Há um novo jogo online que ensina aos mais novos a importância de manter o distanciamento social na rua em tempos de pandemia: salvam-se vidas ao evitar chegar-se muito perto de outras pessoas, e ganha-se pontos ao recolher-se máscaras e raros rolos de papel higiénico. Chama-se Can You Save the World? (inglês para, “Consegues salvar o mundo?”) e já foi jogado por 15 mil pessoas em todo o mundo.
O projecto surgiu de uma colaboração entre um professor de Psicologia inglês e um estudante francês a concluir um mestrado em videojogos na Escola Superior Rubika, em Valenciennes, França. Foi todo feito à distância.
“Os jogos são um dos meios de comunicação mais poderosos, porque é a ‘brincar’ que aprendemos, especialmente se formos mais novos. Aqui queremos mostrar que se podem salvar muitas vidas ao evitar-se comportamento descuidado na rua”, explica ao PÚBLICO Martin Jacob, 22 anos, que começou a programar o jogo há duas semanas.
A ideia original partiu do professor de Psicologia de Richard Wiseman, da Universidade de Hertfordshire, no Sul de Inglaterra, que começou a sentir que estava preso num videojogo cada vez que saía à rua e era obrigado a evitar pessoas e ciclistas na rua.
Jacob diz que “evitar vilificar o contacto social foi uma prioridade” de ambos durante as discussões sobre a narrativa do jogo. “A longo prazo, este tipo de jogos pode ter um efeito negativo se não existir cuidado. Não queremos promover a ideia de que o contacto com o outro é mau”, reconhece o estudante francês. “Por isso é que optámos por um ambiente soalheiro, em que há pessoas a circular na rua, ciclistas, e até famílias. A nossa missão não é motivar as pessoas a ficarem fechadas em casa sem socializar, mas explicar que é preciso respeitar novas regras.”
Não é a primeira vez que os videojogos são utilizados como um portal de aprendizagem para lidar com pandemias. Algumas organizações de saúde, como o Centro de Doenças Infecciosas (CDC), dos EUA, destacam o Plague (um jogo de estratégia popular em que o objectivo é criar surtos de doenças, manipulando condições globais) por alertar sobre a disseminação de doenças, mantendo uma abordagem informativa.

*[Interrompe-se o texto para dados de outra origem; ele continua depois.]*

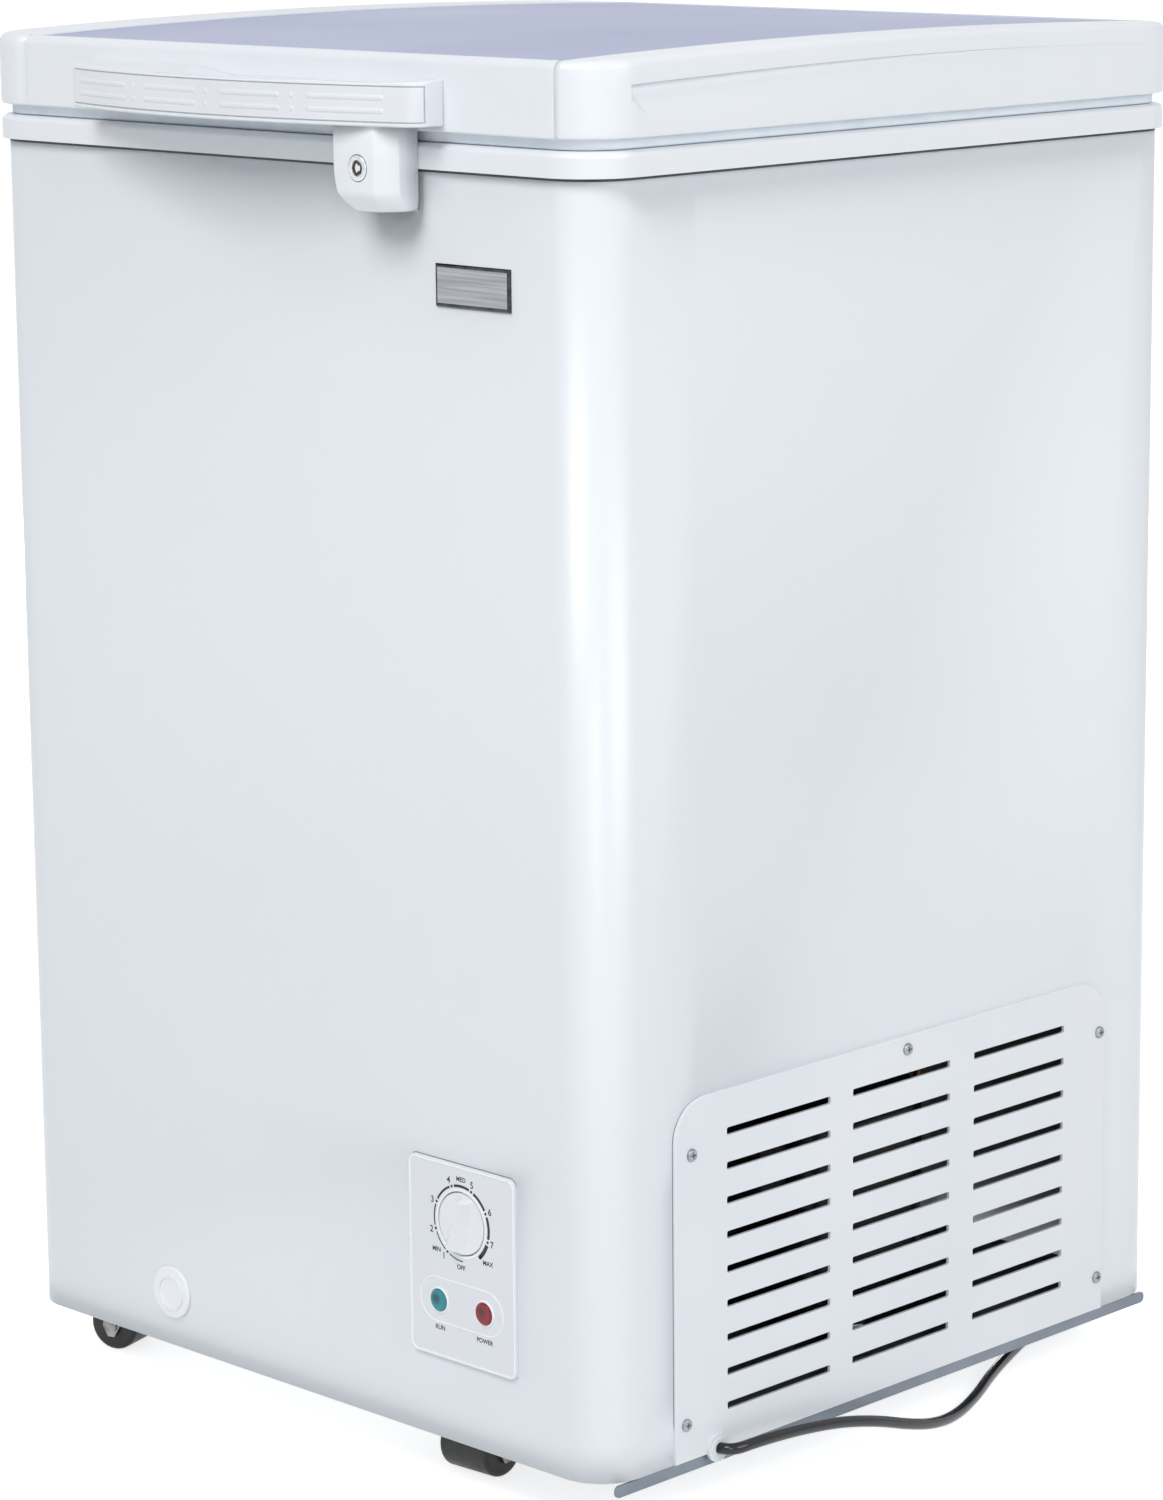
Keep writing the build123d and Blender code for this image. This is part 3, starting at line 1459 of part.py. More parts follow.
with BuildPart() as lock_cylinder:
    with BuildSketch(facing_front(-cam_front)):
        with Locations(lock_place):
            Circle(barrel_radius)
    extrude(amount=housing_face + barrel_proud - cam_front)
    fillet(lock_cylinder.edges().group_by(Axis.Y)[0], barrel_proud / 2)
    # keyway
    with BuildSketch(facing_front(-housing_face - barrel_proud)):
        with Locations(lock_place):
            Circle(2.2)
            Rectangle(1.6, 9.0)
            Rectangle(5.0, 1.4)
    extrude(amount=-6.0, mode=Mode.SUBTRACT)
finish(lock_cylinder, "lock_cylinder")

with BuildPart() as lock_keeper:
    with BuildSketch(facing_front(-half_depth)):
        with Locations((keeper_left, keeper_low)):
            Rectangle(keeper_width, keeper_height, align=(Align.MIN, Align.MIN))
        with Locations(keeper_screw_places):
            Circle(screw_shank, mode=Mode.SUBTRACT)
    extrude(amount=keeper_sheet)
    with BuildSketch(level(keeper_lip_low)):
        with Locations((keeper_lip_left, -half_depth)):
            Rectangle(keeper_lip_width, keeper_lip, align=(Align.MIN, Align.MAX))
    extrude(amount=keeper_lip_sheet)
finish(lock_keeper, "lock_keeper")

# ------------------------------------------------------------------ hinges

pin_y = half_depth + hinge_reach
pin_level = lid_low - hinge_drop
pin_place = (pin_y, pin_level)
ear_inner = knuckle_length / 2 + hinge_gap
bracket_top = bracket_low + bracket_height

with BuildPart() as hinge_brackets:
    with BuildSketch(facing_front(half_depth)):
        with Locations((-hinge_x, bracket_low), (hinge_x, bracket_low)):
            Rectangle(bracket_width, bracket_height, align=(Align.CENTER, Align.MIN))
        with Locations(bracket_screw_places):
            Circle(screw_shank, mode=Mode.SUBTRACT)
    extrude(amount=-hinge_sheet)
    for middle in (-hinge_x, hinge_x):
        for x in (middle - ear_inner - ear_sheet, middle + ear_inner):
            with BuildSketch(facing_right(x)):
                with BuildLine():
                    Polyline(
                        (half_depth, bracket_top - 45.0),
                        (half_depth, bracket_top),
                        (half_depth + lid_overhang + 0.3, bracket_top + 6.0),
                        (pin_y - ear_radius, pin_level),
                        (pin_y + ear_radius, pin_level),
                        (half_depth + lid_overhang, bracket_top - 45.0),
                        close=True,
                    )
                make_face()
                with Locations(pin_place):
                    Circle(ear_radius)
                    Circle(pin_radius, mode=Mode.SUBTRACT)
            extrude(amount=ear_sheet)
finish(hinge_brackets, "hinge_brackets")

with BuildPart() as hinge_leaves:
    for middle in (-hinge_x, hinge_x):
        with BuildSketch(facing_right(middle - knuckle_length / 2)):
            with Locations((lid_half_depth, leaf_low)):
                Rectangle(hinge_sheet, leaf_height + 2 * hinge_drop, align=(Align.MIN, Align.MIN))
            with Locations((lid_half_depth, pin_level)):
                Rectangle(pin_y - lid_half_depth, knuckle_radius, align=(Align.MIN, Align.MIN))
            with Locations(pin_place):
                Circle(knuckle_radius)
                Circle(pin_radius + pin_fit, mode=Mode.SUBTRACT)
        extrude(amount=knuckle_length)
    add(screw_bores(leaf_screw_places, facing_front(lid_half_depth), screw_shank, 2 * hinge_sheet),
        mode=Mode.SUBTRACT)
finish(hinge_leaves, "hinge_leaves")

with BuildPart() as hinge_pins:
    for side in (-1, 1):
        with BuildSketch(facing_right(side * hinge_x - ear_inner - ear_sheet)):
            with Locations(pin_place):
                Circle(pin_radius)
        extrude(amount=2 * (ear_inner + ear_sheet))
        for x in (-ear_inner - ear_sheet - 1.5, ear_inner + ear_sheet):
            with BuildSketch(facing_right(side * hinge_x + x)):
                with Locations(pin_place):
                    Circle(1.5 * pin_radius)
            extrude(amount=1.5)
finish(hinge_pins, "hinge_pins")

# ------------------------------------------------------------------ basket

ledge_level = frame_top - ledge_depth
basket_low = ledge_level - basket_drop + basket_sheet
basket_depth = 2 * (chamber_y - basket_end_gap)
basket_right = chamber_x - basket_side_gap
basket_x = basket_right - basket_width / 2
basket_top = ledge_level + basket_clear + basket_sheet


def openings(count_x, count_y):
    """A grid of mesh openings on the current sketch."""
    with GridLocations(mesh_pitch, mesh_pitch, count_x, count_y):
        Rectangle(mesh_pitch - mesh_bar, mesh_pitch - mesh_bar)


with BuildPart(mode=Mode.PRIVATE) as basket:
    with BuildSketch(level(basket_low)):
        with Locations((basket_x, 0)):
            RectangleRounded(basket_width, basket_depth, basket_corner)
    extrude(amount=basket_top - basket_low)
    with BuildSketch(level(ledge_level + basket_clear)):
        with Locations((basket_x, 0)):
            Rectangle(basket_rim_length, 2 * (chamber_y + basket_rim))
    extrude(amount=basket_sheet)
    with BuildSketch(level(basket_low + basket_sheet)):
        with Locations((basket_x, 0)):
            RectangleRounded(basket_width - 2 * basket_sheet, basket_depth - 2 * basket_sheet,
                             basket_corner - basket_sheet)
    extrude(amount=basket_top - basket_low, mode=Mode.SUBTRACT)
    mesh_middle = (basket_low + ledge_level) / 2
    mesh_rows = int((basket_drop - 2 * mesh_bar) // mesh_pitch)
    mesh_columns = int((basket_depth - 2 * basket_corner) // mesh_pitch)
    mesh_across = int((basket_width - 2 * basket_corner) // mesh_pitch)
    with BuildSketch(facing_right(basket_x)):
        with Locations((0, mesh_middle)):
            openings(mesh_columns, mesh_rows)
    extrude(amount=basket_width, both=True, mode=Mode.SUBTRACT)
    with BuildSketch(facing_front(0)):
        with Locations((basket_x, mesh_middle)):
            openings(mesh_across, mesh_rows)
    extrude(amount=basket_depth, both=True, mode=Mode.SUBTRACT)
    with BuildSketch(level(basket_low)):
        with Locations((basket_x, 0)):
            openings(mesh_across, mesh_columns)
    extrude(amount=basket_sheet, mode=Mode.SUBTRACT)

# the moulding in parts: its floor, and four walls that meet at mitres in the round corners
wall_low = basket_low + basket_sheet
basket_reach = chamber_y + basket_rim
mitre = basket_width / 2


def basket_sector(corners):
    """Upright block over the given corners, from the basket's floor upwards."""
    with BuildPart(mode=Mode.PRIVATE) as sector:
        with BuildSketch(level(wall_low)):
            with BuildLine():
                Polyline(*corners, close=True)
            make_face()
        extrude(amount=basket_drop)
    return sector.part


with BuildPart() as basket_floor:
    with BuildSketch(level(basket_low)):
        with Locations((basket_x, 0)):
            Rectangle(basket_width, basket_depth)
    extrude(amount=basket_sheet)
    add(basket.part, mode=Mode.INTERSECT)
finish(basket_floor, "basket_floor")

mitre_start = basket_depth / 2 - mitre
wing = basket_reach - mitre_start

with BuildPart() as basket_ends:
    for side in (-1, 1):
        add(basket_sector([(basket_x, side * mitre_start), (basket_x + wing, side * basket_reach),
                           (basket_x - wing, side * basket_reach)]))
    add(basket.part, mode=Mode.INTERSECT)
finish(basket_ends, "basket_ends")

with BuildPart() as basket_sides:
    for outer in (basket_x - mitre, basket_x + mitre):
        add(basket_sector([(basket_x, -mitre_start), (outer, -basket_depth / 2),
                           (outer, basket_depth / 2), (basket_x, mitre_start)]))
    add(basket.part, mode=Mode.INTERSECT)
finish(basket_sides, "basket_sides")

# ------------------------------------------------------------------ mains lead


def bend_radii(points):
    """Radius of the arc at each corner: as large as the two runs beside it allow."""
    radii = []
    for before, here, after in zip(points, points[1:], points[2:]):
        run_in = here - before
        run_out = after - here
        turn = math.radians(run_in.get_angle(run_out))
        radii.append(0.45 * min(run_in.length, run_out.length) / math.tan(turn / 2))
    return radii


route_points = [Vector(half_width + x, y + cabinet_y, z) for x, y, z in lead_route]
lead_radii = bend_radii(route_points)

with BuildPart() as power_cord:
    with BuildLine() as lead_line:
        FilletPolyline(*route_points, radius=lead_radii)
    with BuildSketch(Plane(origin=lead_line.line @ 0, z_dir=lead_line.line % 0)):
        Circle(lead_diameter / 2)
    sweep(path=lead_line.line)
finish(power_cord, "power_cord")

print("lead bend radii:", [round(radius) for radius in lead_radii])
lead_length = lead_line.wire().length
section = math.pi * lead_diameter ** 2 / 4
print(f"lead outside the coil {lead_length:.1f}, volume / (section x length) "
      f"{power_cord.part.volume / (section * lead_length):.5f}")

coil_outer = coil_turn_radius + coil_columns * lead_diameter / 2
coil_inner = coil_turn_radius - coil_columns * lead_diameter / 2

with BuildPart() as cord_coil:
    with BuildSketch(level(0)):
        with Locations((coil_x, coil_y)):
            Circle(coil_outer)
            Circle(coil_inner, mode=Mode.SUBTRACT)
    extrude(amount=coil_layers * lead_diameter)
finish(cord_coil, "cord_coil")

# the plug lies where the last turn leaves the coil along a tangent
last_turn = coil_turn_radius + lead_diameter / 2
leave_angle = math.radians(plug_heading - 90)
tangent_run = math.sqrt(plug_distance ** 2 - last_turn ** 2)
heading = Vector(math.cos(math.radians(plug_heading)), math.sin(math.radians(plug_heading)), 0)
plug_origin = Vector(
    coil_x + last_turn * math.cos(leave_angle) + tangent_run * heading.X,
    coil_y + last_turn * math.sin(leave_angle) + tangent_run * heading.Y + cabinet_y,
    plug_height / 2,
)


def plug_plane(ahead):
    """Plane across the plug, ahead of its tail: local x is level, local y is up."""
    return Plane(origin=plug_origin + heading * ahead, x_dir=heading.cross(Vector(0, 0, 1)) * -1,
                 z_dir=heading)


with BuildPart() as mains_plug:
    with BuildSketch(plug_plane(0)):
        Circle(lead_diameter / 2 + 0.8)
    with BuildSketch(plug_plane(plug_tail)):
        Circle(lead_diameter / 2 + 3.5)
    loft()
    with BuildSketch(plug_plane(plug_tail)):
        RectangleRounded(0.75 * plug_width, 0.8 * plug_height, 4.0)
    with BuildSketch(plug_plane(plug_tail + 0.4 * plug_length)):
        RectangleRounded(plug_width, plug_height, 4.0)
    loft()
    with BuildSketch(plug_plane(plug_tail + 0.4 * plug_length)):
        RectangleRounded(plug_width, plug_height, 4.0)
    extrude(amount=0.6 * plug_length)
    # two flat blades and a round earth pin
    with BuildSketch(plug_plane(plug_tail + plug_length)):
        with Locations((-6.35, 3.0), (6.35, 3.0)):
            Rectangle(1.5, 6.3)
        with Locations((0, -5.5)):
            Circle(2.4)
    extrude(amount=blade_length)
finish(mains_plug, "mains_plug")
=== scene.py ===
import math

import bmesh
import bpy
import numpy as np
from mathutils import Matrix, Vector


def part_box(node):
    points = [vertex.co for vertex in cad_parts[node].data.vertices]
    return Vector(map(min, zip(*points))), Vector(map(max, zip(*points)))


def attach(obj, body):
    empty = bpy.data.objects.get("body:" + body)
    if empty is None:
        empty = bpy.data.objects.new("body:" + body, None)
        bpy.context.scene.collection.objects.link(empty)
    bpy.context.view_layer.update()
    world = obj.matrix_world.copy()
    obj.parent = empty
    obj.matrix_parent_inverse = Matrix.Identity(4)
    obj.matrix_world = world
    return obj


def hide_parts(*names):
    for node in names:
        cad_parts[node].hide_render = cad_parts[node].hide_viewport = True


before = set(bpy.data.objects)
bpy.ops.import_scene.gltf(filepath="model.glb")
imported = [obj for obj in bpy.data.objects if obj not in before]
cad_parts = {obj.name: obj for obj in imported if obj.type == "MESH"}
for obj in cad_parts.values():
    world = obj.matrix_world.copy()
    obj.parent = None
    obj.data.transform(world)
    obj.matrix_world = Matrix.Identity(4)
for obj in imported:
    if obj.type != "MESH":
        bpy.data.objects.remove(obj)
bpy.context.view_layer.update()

# ---------------------------------------- room
# A chest freezer stands on a plain pale floor, in even studio light. Nothing here belongs to it.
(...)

“Há muitos estudos que mostram que as pessoas podem assimilar diferentes comportamentos a partir dos videojogos”, sublinha Jacob. Dá como exemplo trabalhos que mostram que os videojogos podem ser usados para ensinar bons hábitos de alimentação em crianças, ou desenvolver a inteligência emocional em adolescentes. Para Jacob, é fundamental mostrar que os videojogos não estimulam apenas comportamentos negativos.

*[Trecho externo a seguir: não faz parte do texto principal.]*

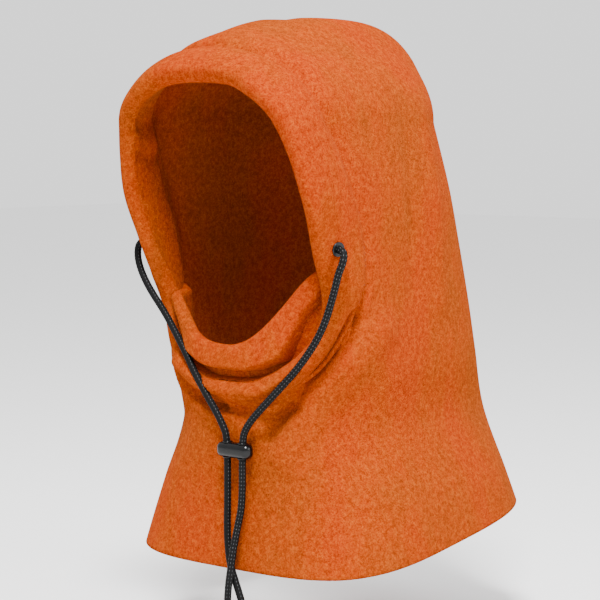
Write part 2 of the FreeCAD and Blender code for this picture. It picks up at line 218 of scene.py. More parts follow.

O facto de quase ninguém usar máscara em Can You Save the World? foi uma decisão da equipa para tornar o jogo mais apelativo para crianças, ao mostrar pessoas a sorrir na rua. “Tentámos colmatar isto ao mostrar que recolher máscaras permite ganhar pontos e proteger de um contágio”, admite Jacob.

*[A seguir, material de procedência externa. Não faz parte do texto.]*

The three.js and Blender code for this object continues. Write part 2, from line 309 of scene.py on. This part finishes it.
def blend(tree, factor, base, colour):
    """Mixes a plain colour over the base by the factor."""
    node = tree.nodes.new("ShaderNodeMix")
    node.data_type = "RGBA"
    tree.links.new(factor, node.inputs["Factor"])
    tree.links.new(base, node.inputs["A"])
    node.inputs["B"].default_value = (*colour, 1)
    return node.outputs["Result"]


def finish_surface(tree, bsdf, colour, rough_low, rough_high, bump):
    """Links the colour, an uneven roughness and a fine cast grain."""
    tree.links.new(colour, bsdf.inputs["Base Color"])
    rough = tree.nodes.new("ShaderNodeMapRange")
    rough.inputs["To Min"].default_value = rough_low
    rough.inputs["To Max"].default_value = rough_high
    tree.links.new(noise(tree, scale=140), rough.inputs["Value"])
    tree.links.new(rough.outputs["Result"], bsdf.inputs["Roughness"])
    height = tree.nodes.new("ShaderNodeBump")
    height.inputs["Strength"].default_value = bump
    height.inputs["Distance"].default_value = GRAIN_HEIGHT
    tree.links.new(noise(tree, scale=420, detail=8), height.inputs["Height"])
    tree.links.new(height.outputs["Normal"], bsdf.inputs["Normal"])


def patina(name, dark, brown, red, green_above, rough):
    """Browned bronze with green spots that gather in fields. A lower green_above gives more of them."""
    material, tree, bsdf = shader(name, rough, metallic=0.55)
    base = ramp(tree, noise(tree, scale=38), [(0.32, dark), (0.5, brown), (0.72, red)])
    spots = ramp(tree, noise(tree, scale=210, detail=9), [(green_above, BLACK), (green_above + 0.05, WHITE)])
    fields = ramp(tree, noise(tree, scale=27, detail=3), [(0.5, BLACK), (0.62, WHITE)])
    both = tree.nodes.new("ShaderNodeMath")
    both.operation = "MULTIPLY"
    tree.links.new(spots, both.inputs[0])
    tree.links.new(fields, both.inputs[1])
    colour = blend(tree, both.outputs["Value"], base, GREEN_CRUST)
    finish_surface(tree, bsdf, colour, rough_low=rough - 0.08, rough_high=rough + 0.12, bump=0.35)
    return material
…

Personagens “contagiadas” ficam em quarentena
O jogo também mostra que quantas mais pessoas há na rua, mais difícil é evitar o contacto. Cada vez que se perde — depois de se passar demasiado perto de várias pessoas quando já não há máscaras disponíveis —, o jogo recomeça com um novo protagonista.
“Fizemos isto por dois grandes motivos. Primeiro, queríamos ser o mais inclusivos possível, ao mostrar pessoas de diferentes idades, etnias, géneros e estilos. E, depois, queríamos mostrar que quando se ignoram cuidados básicos ‘acabou’”, explica o estudante. “O jogo recomeça com uma nova personagem, dando a ideia de que a anterior está em casa, de quarentena ou doente.”
O objectivo da equipa, que conta com quatro pessoas no total, é conseguir disponibilizar o jogo em mais línguas (actualmente, só há versões em inglês e francês), e disponibilizá-lo nas lojas de aplicações da Apple e do Google. Como se trata de um processo demorado, e muitos países já reiniciaram o retorno à normalidade, a equipa decidiu lançar já uma versão online.
Até agora, o jogo está a ter sucesso nas redes sociais, com muitos utilizadores a partilhar imagens no Twitter. Encontrar um rolo de papel higiénico (um objecto que é tão raro no mundo virtual para lembrar a explosão pela sua procura no mundo real) é visto como motivo de orgulho.
“Queremos que as pessoas se divirtam com o jogo”, justifica Jacob. “Queremos mostrar aos mais novos que o ‘novo normal’ não tem de ser assustador, e que podem sair à rua se respeitarem algumas regras.”